MOZELL AUSTIN, PLAINTIFF,
v.
UNITED STATES DEPARTMENT OF EDUCATION, ET AL., DEFENDANT.



The opinion of the court was delivered by: Honorable David H. Coar

MEMORANDUM OPINION AND ORDER

Before this Court is a Motion for Summary Judgment filed by the Defendant United States Department of Education (the "Department") against Plaintiff Mozell Austin ("Austin"). For the reasons stated below, the Department's Motion for Summary Judgment is GRANTED.

BACKGROUND

On September 29, 2008, Austin initiated this action pro se, alleging that the Department engaged in wrongful debt collection practices by seeking to recover amounts the Department claimed were loaned to Austin during the period in which she was a student.

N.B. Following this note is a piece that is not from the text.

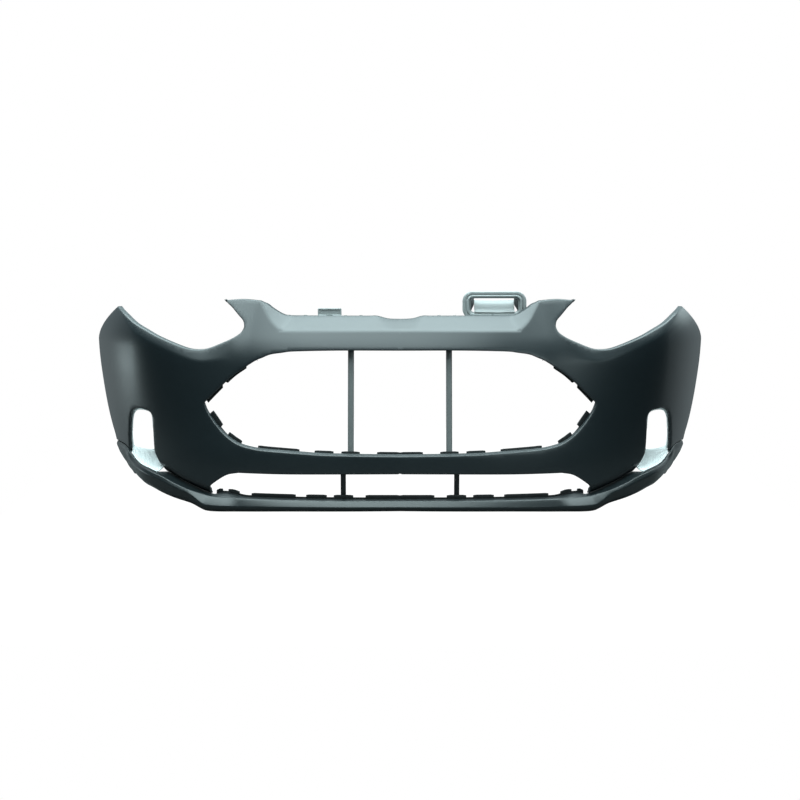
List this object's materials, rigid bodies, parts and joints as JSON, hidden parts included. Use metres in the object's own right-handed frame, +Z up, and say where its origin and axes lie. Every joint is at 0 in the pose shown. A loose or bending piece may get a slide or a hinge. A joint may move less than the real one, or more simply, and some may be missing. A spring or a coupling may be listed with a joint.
{
  "type": "front bumper cover",
  "caption": "Car front bumper cover: wrap-round skin with upper grille and lower openings, fog pockets, lower lip, clip rails, struts, brackets and push fasteners.",
  "frame": {"origin": "bottom centre of the bounding box, on the plane of symmetry", "axes": "+Z up, the nose of the cover points to -Y, X runs across the car"},
  "size_m": [1.7226, 0.5129, 0.5774],
  "materials": {
    "satin_primer": "satin primed polypropylene",
    "lip_primer": "satin primed polypropylene, a little darker",
    "black_plastic": "fine-grained moulded plastic",
    "grey_plastic": "moulded plastic, mid grey",
    "pocket_plastic": "moulded plastic, pale grey",
    "spring_steel": "spring steel, phosphated"
  },
  "bodies": {
    "cover": {"bumper_skin": "satin_primer", "grille_strut_left": "grey_plastic", "grille_strut_right": "grey_plastic", "duct_floor": "grey_plastic", "duct_bezel": "grey_plastic", "locating_tab": "grey_plastic", "lower_lip": "lip_primer", "grille_clip_rail_lower": "black_plastic", "grille_clip_rail_left": "black_plastic", "grille_clip_rail_right": "black_plastic", "lower_clip_rail": "black_plastic", "lower_strut_left": "black_plastic", "lower_strut_right": "black_plastic", "wing_bracket_left": "black_plastic", "wing_bracket_right": "black_plastic", "headlamp_bracket_left": "black_plastic", "headlamp_bracket_right": "black_plastic", "push_rivet_1": "black_plastic", "push_rivet_2": "black_plastic", "push_rivet_3": "black_plastic", "push_rivet_4": "black_plastic", "push_rivet_5": "black_plastic", "push_rivet_6": "black_plastic", "fog_pocket_left": "pocket_plastic", "fog_pocket_right": "pocket_plastic", "flange_nut_1": "spring_steel", "flange_nut_2": "spring_steel", "undertray_nut_1": "spring_steel", "undertray_nut_2": "spring_steel", "undertray_nut_3": "spring_steel", "undertray_nut_4": "spring_steel"},
    "rivet_pin_1": {"push_rivet_pin_1": "black_plastic"},
    "rivet_pin_2": {"push_rivet_pin_2": "black_plastic"},
    "rivet_pin_3": {"push_rivet_pin_3": "black_plastic"},
    "rivet_pin_4": {"push_rivet_pin_4": "black_plastic"},
    "rivet_pin_5": {"push_rivet_pin_5": "black_plastic"},
    "rivet_pin_6": {"push_rivet_pin_6": "black_plastic"}
  },
  "joints": [
    {"name": "rivet_pin_1_slide", "type": "slide", "parent": "cover", "child": "rivet_pin_1", "axis": [0, 0, 1], "range_m": [0, 0.006]},
    {"name": "rivet_pin_2_slide", "type": "slide", "parent": "cover", "child": "rivet_pin_2", "axis": [0, 0, 1], "range_m": [0, 0.006]},
    {"name": "rivet_pin_3_slide", "type": "slide", "parent": "cover", "child": "rivet_pin_3", "axis": [0, 0, 1], "range_m": [0, 0.006]},
    {"name": "rivet_pin_4_slide", "type": "slide", "parent": "cover", "child": "rivet_pin_4", "axis": [0, 0, 1], "range_m": [0, 0.006]},
    {"name": "rivet_pin_5_slide", "type": "slide", "parent": "cover", "child": "rivet_pin_5", "axis": [0, 0, 1], "range_m": [0, 0.006]},
    {"name": "rivet_pin_6_slide", "type": "slide", "parent": "cover", "child": "rivet_pin_6", "axis": [0, 0, 1], "range_m": [0, 0.006]}
  ]
}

Austin alleges that she was a victim of identity theft. She alleges that she never received any of the amounts disbursed in her name, and that the documents the Department relied on in pursuing collection of her loan were not signed by her.

On July 10, 2009, the Department filed its motion for summary judgment. Under Rule 56(e)(2), a party opposing a motion for summary judgment "may not rely merely on allegations or denials in its own pleading; rather its response must - by affidavits or as otherwise provided in this rule-set out specific facts showing a genuine issue for trial." If appropriate, summary judgment should be entered against a party who fails to so respond adequately. Fed.R.Civ.P. 56(e)(2). In this district, the procedures for replying to a motion are laid out with greater detail in Local Rule 56.1(a)(3).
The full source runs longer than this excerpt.